[Stored data entries]
============================================================
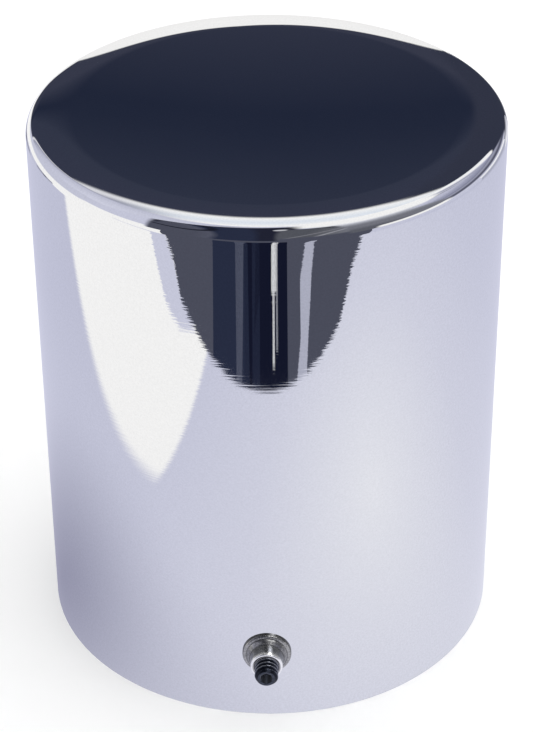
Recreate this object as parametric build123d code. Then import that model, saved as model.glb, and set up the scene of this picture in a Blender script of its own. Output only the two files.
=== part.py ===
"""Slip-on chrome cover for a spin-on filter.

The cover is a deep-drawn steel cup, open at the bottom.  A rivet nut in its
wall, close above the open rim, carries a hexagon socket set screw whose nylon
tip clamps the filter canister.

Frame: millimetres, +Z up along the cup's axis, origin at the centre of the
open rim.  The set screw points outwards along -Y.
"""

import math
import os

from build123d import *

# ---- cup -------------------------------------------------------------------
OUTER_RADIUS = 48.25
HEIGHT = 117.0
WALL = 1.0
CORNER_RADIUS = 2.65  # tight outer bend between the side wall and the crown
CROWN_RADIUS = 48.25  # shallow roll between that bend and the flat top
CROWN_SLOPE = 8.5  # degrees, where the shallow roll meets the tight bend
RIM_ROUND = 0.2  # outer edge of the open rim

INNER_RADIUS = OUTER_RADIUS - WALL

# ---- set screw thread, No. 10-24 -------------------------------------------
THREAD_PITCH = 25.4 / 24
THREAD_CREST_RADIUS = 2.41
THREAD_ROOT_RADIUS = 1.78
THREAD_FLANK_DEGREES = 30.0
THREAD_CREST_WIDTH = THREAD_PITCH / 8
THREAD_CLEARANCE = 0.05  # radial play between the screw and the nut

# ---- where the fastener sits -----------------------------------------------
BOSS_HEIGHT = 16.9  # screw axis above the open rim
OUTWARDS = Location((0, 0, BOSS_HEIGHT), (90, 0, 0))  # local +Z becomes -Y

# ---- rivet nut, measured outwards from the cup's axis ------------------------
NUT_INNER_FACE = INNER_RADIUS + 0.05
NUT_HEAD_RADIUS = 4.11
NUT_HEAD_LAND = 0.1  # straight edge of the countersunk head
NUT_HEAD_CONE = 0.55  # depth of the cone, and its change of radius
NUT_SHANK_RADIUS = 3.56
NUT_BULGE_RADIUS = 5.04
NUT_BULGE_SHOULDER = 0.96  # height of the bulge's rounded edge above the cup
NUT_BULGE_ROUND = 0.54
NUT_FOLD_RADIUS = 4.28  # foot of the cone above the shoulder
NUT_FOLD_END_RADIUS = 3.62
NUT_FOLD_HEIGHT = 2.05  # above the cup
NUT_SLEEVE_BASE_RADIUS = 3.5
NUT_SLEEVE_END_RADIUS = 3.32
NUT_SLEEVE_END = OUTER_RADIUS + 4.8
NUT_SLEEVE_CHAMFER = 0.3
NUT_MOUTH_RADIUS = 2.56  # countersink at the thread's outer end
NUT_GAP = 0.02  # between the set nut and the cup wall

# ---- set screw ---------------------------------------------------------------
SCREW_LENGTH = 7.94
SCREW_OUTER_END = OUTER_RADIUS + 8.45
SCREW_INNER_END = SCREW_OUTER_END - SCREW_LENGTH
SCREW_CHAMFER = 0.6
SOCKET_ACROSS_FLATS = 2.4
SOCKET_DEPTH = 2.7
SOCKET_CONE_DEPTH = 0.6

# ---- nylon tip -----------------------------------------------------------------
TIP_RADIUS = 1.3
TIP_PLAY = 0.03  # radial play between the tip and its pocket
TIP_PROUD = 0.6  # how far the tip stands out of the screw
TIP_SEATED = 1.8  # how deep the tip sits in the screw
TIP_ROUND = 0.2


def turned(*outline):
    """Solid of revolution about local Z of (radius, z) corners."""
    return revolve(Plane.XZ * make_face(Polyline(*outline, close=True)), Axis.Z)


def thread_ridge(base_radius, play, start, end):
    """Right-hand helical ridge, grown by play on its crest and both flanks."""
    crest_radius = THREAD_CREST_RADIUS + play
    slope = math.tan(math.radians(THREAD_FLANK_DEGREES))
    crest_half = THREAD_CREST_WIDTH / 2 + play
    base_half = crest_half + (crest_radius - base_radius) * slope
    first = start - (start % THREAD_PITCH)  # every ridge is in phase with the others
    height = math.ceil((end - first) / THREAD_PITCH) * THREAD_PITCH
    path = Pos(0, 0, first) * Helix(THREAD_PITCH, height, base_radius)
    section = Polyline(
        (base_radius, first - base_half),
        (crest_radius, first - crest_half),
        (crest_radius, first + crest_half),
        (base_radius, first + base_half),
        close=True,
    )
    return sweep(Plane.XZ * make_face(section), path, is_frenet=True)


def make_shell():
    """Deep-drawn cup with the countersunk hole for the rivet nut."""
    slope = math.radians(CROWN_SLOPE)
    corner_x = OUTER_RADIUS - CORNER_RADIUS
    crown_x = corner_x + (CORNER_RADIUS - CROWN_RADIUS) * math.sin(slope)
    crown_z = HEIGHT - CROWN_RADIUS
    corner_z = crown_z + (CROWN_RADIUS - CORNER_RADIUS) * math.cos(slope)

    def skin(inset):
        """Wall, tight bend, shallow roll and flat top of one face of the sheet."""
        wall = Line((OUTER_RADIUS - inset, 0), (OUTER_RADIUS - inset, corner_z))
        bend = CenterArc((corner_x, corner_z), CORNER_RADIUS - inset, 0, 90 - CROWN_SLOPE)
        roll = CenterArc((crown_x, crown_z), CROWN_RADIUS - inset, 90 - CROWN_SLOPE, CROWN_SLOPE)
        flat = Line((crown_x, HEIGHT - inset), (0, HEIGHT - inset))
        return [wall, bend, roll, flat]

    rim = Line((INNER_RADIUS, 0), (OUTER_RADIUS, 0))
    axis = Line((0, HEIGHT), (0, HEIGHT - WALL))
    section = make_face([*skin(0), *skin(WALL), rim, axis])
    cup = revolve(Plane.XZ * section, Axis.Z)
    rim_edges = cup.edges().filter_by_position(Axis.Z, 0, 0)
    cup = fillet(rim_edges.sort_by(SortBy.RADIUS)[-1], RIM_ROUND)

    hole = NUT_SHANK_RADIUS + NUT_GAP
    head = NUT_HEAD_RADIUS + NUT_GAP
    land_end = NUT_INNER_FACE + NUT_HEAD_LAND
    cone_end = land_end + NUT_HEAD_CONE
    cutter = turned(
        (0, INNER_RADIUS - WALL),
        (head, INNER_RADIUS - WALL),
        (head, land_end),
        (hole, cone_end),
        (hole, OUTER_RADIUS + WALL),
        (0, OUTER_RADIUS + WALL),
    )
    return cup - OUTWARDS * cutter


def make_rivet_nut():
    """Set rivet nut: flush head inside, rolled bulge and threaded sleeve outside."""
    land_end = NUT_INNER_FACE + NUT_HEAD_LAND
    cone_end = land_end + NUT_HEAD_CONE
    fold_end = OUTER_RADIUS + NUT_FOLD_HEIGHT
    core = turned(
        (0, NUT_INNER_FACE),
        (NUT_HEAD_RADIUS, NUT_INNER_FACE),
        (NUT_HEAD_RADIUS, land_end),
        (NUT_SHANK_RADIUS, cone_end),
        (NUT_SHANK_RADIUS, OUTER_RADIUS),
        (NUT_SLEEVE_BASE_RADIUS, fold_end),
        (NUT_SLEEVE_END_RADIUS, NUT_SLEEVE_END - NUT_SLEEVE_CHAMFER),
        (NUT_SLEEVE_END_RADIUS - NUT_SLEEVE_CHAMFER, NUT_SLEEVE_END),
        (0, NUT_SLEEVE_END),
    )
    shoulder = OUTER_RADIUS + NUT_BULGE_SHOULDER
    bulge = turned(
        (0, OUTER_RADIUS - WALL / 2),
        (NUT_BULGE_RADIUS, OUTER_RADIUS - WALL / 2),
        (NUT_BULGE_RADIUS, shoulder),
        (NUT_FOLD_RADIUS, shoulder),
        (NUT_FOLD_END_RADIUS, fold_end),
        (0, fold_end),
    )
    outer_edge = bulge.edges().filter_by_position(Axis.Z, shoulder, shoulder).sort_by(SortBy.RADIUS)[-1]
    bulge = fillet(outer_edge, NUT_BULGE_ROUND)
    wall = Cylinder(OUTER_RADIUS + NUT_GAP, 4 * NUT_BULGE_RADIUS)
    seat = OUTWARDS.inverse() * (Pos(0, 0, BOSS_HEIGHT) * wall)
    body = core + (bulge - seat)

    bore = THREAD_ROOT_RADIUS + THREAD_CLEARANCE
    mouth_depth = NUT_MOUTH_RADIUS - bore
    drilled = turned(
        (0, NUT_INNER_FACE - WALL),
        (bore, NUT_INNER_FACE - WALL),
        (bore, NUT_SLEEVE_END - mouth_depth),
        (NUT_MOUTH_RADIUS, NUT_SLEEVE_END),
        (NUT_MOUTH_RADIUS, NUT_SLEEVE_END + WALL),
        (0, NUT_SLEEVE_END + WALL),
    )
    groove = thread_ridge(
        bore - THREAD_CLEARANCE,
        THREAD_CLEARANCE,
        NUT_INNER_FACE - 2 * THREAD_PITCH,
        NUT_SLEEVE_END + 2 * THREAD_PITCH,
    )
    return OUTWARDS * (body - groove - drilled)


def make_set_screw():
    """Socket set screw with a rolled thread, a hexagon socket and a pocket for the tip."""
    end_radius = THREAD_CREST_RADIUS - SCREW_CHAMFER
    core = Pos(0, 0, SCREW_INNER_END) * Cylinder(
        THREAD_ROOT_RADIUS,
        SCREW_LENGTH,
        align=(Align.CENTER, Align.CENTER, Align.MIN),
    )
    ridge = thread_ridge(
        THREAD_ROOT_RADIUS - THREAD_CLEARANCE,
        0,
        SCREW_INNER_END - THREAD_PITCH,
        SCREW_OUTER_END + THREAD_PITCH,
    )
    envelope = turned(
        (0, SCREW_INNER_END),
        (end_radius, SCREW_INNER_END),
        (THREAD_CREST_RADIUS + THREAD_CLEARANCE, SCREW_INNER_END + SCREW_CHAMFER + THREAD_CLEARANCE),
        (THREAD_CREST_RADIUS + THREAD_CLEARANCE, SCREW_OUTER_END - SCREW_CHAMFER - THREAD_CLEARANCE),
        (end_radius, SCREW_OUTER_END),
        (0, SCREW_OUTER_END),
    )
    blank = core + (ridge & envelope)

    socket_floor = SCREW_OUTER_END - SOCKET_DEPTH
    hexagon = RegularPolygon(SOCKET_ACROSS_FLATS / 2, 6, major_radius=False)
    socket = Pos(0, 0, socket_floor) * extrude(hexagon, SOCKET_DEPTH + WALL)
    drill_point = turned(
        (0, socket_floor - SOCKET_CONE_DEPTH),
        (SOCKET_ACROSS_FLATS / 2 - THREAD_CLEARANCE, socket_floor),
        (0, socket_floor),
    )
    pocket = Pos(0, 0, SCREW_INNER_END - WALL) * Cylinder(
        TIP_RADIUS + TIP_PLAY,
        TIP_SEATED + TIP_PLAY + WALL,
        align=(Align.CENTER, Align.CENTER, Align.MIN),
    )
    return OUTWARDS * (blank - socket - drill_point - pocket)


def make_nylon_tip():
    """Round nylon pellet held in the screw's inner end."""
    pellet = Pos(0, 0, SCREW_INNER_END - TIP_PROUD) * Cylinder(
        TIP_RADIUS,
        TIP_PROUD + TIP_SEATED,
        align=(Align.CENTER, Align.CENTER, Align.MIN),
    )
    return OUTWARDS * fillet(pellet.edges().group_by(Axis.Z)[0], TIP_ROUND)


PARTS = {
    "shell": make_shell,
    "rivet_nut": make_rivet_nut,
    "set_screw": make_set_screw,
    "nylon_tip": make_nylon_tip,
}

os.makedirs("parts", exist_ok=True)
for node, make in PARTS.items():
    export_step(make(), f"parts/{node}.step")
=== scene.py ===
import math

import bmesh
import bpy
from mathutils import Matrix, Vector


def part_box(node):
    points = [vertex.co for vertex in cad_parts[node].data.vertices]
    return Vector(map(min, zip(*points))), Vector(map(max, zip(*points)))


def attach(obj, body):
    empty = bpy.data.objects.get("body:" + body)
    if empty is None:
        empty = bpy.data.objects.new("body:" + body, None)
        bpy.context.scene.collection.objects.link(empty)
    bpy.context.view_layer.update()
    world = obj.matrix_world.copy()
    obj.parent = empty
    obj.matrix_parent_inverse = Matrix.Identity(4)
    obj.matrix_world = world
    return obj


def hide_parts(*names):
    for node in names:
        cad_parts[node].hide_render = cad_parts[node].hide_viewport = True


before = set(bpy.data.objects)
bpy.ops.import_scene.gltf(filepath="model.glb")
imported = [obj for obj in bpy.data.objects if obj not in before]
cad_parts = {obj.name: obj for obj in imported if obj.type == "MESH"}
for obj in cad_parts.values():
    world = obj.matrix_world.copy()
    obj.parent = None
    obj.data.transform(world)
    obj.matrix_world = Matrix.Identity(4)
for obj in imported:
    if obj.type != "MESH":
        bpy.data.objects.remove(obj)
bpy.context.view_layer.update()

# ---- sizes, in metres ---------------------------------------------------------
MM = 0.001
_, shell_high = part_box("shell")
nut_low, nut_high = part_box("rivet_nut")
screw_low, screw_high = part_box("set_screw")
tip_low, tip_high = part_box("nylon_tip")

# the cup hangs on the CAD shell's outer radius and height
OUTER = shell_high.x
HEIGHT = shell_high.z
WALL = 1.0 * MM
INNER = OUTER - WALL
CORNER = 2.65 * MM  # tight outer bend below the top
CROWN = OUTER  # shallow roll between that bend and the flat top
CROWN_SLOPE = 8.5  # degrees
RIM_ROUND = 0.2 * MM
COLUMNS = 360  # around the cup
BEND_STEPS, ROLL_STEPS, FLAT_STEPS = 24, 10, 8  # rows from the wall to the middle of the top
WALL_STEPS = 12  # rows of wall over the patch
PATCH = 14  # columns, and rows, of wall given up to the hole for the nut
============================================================
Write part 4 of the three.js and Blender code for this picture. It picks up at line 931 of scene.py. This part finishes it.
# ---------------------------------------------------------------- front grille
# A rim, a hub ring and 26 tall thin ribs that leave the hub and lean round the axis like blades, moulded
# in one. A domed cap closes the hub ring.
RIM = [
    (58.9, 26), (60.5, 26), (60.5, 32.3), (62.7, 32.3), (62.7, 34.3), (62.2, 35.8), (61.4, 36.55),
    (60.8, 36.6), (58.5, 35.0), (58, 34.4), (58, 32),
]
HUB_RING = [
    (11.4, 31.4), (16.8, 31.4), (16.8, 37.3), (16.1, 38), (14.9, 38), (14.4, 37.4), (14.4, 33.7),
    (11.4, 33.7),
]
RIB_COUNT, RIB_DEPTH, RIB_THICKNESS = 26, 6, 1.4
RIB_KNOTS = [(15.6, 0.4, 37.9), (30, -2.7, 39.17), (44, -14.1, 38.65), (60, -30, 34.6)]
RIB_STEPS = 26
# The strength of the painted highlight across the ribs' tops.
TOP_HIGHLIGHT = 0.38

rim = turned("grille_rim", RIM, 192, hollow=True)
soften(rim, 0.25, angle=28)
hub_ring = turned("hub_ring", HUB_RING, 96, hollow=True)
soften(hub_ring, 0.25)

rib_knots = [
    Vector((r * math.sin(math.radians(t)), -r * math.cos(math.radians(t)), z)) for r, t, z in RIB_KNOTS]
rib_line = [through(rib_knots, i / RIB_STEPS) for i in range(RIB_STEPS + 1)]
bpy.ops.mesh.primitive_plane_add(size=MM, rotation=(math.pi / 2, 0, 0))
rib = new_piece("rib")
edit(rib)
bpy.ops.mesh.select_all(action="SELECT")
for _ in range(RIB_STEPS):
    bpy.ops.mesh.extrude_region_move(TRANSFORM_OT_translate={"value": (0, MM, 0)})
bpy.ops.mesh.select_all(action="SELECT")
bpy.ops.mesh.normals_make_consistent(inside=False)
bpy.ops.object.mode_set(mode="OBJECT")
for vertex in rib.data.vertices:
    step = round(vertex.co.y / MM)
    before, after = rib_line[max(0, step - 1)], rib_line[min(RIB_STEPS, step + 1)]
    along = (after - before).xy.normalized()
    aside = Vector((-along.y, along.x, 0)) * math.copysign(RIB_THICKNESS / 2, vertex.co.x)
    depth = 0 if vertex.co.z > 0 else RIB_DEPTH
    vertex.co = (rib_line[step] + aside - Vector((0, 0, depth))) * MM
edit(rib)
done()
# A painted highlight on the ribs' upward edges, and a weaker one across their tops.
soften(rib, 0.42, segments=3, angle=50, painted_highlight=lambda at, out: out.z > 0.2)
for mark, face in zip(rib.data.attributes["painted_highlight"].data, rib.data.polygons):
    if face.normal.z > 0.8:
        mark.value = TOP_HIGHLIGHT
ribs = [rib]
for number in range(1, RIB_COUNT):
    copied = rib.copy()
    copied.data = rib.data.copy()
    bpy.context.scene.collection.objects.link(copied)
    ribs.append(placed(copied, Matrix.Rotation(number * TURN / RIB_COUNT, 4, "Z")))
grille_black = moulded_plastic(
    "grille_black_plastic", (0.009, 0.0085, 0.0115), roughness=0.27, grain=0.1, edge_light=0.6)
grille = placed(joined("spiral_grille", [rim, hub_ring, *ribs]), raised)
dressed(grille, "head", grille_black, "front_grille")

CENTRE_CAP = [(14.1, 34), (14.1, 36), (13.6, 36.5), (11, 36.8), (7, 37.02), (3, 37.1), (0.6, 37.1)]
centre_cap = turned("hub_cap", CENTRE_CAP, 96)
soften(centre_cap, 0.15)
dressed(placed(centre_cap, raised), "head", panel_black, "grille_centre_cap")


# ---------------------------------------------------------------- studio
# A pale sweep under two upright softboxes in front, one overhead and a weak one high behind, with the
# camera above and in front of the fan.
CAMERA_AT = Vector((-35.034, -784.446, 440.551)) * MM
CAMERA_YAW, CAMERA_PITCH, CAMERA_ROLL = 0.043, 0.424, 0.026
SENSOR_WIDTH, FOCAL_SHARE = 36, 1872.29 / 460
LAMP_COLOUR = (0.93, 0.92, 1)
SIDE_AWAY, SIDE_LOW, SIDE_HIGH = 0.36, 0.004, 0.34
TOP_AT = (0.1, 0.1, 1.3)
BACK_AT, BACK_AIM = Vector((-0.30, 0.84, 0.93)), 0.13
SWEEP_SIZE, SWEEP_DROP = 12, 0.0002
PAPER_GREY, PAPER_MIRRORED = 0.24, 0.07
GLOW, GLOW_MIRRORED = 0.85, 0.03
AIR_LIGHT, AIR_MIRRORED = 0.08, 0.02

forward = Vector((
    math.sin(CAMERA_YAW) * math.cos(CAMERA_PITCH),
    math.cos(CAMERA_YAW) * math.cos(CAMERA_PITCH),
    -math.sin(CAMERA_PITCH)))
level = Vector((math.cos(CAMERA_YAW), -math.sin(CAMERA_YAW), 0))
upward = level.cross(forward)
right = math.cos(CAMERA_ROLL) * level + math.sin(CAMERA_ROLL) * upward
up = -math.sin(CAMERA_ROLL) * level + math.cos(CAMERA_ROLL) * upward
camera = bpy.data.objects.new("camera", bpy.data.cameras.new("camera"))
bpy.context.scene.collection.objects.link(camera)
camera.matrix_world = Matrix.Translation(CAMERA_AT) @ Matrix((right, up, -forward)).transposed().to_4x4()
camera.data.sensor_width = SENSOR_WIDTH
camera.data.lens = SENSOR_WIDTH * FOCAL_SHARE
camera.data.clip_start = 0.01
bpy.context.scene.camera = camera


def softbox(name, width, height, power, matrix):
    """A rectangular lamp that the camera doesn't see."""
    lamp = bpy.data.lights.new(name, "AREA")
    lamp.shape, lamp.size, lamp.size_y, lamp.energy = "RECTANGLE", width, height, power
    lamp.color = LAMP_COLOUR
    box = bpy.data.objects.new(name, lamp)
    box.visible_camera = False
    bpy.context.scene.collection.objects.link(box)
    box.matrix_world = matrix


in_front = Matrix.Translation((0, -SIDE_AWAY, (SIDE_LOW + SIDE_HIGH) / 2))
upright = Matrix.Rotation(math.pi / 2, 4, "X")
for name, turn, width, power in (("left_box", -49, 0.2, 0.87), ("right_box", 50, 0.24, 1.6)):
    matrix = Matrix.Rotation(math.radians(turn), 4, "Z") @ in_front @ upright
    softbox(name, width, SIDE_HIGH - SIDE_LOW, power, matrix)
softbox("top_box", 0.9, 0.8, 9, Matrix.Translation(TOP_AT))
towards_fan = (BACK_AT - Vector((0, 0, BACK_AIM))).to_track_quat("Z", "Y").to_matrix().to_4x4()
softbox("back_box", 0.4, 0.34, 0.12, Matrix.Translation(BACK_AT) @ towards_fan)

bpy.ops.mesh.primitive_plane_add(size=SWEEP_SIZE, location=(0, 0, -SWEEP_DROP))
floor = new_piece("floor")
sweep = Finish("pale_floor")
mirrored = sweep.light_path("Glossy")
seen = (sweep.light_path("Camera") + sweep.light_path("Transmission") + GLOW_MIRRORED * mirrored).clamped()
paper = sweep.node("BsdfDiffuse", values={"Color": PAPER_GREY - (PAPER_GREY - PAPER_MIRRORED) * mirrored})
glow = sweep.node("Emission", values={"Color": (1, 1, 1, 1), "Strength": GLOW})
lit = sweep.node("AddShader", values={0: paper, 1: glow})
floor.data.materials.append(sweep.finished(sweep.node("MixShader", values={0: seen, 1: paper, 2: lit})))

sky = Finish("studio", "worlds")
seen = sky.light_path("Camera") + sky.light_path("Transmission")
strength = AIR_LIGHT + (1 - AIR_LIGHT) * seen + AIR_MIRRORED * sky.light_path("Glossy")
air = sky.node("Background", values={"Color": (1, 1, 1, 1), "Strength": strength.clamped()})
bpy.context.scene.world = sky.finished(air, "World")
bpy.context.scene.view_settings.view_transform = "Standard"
============================================================
WHAT THIS TASK INVOLVES: Above are the records. Print exactly, and only, the lines from the line with "return OUTWARDS * (blank" to the line with "obj.parent = empty", both inclusive.

WRITTEN RESPONSE:
    return OUTWARDS * (blank - socket - drill_point - pocket)


def make_nylon_tip():
    """Round nylon pellet held in the screw's inner end."""
    pellet = Pos(0, 0, SCREW_INNER_END - TIP_PROUD) * Cylinder(
        TIP_RADIUS,
        TIP_PROUD + TIP_SEATED,
        align=(Align.CENTER, Align.CENTER, Align.MIN),
    )
    return OUTWARDS * fillet(pellet.edges().group_by(Axis.Z)[0], TIP_ROUND)


PARTS = {
    "shell": make_shell,
    "rivet_nut": make_rivet_nut,
    "set_screw": make_set_screw,
    "nylon_tip": make_nylon_tip,
}

os.makedirs("parts", exist_ok=True)
for node, make in PARTS.items():
    export_step(make(), f"parts/{node}.step")
=== scene.py ===
import math

import bmesh
import bpy
from mathutils import Matrix, Vector


def part_box(node):
    points = [vertex.co for vertex in cad_parts[node].data.vertices]
    return Vector(map(min, zip(*points))), Vector(map(max, zip(*points)))


def attach(obj, body):
    empty = bpy.data.objects.get("body:" + body)
    if empty is None:
        empty = bpy.data.objects.new("body:" + body, None)
        bpy.context.scene.collection.objects.link(empty)
    bpy.context.view_layer.update()
    world = obj.matrix_world.copy()
    obj.parent = empty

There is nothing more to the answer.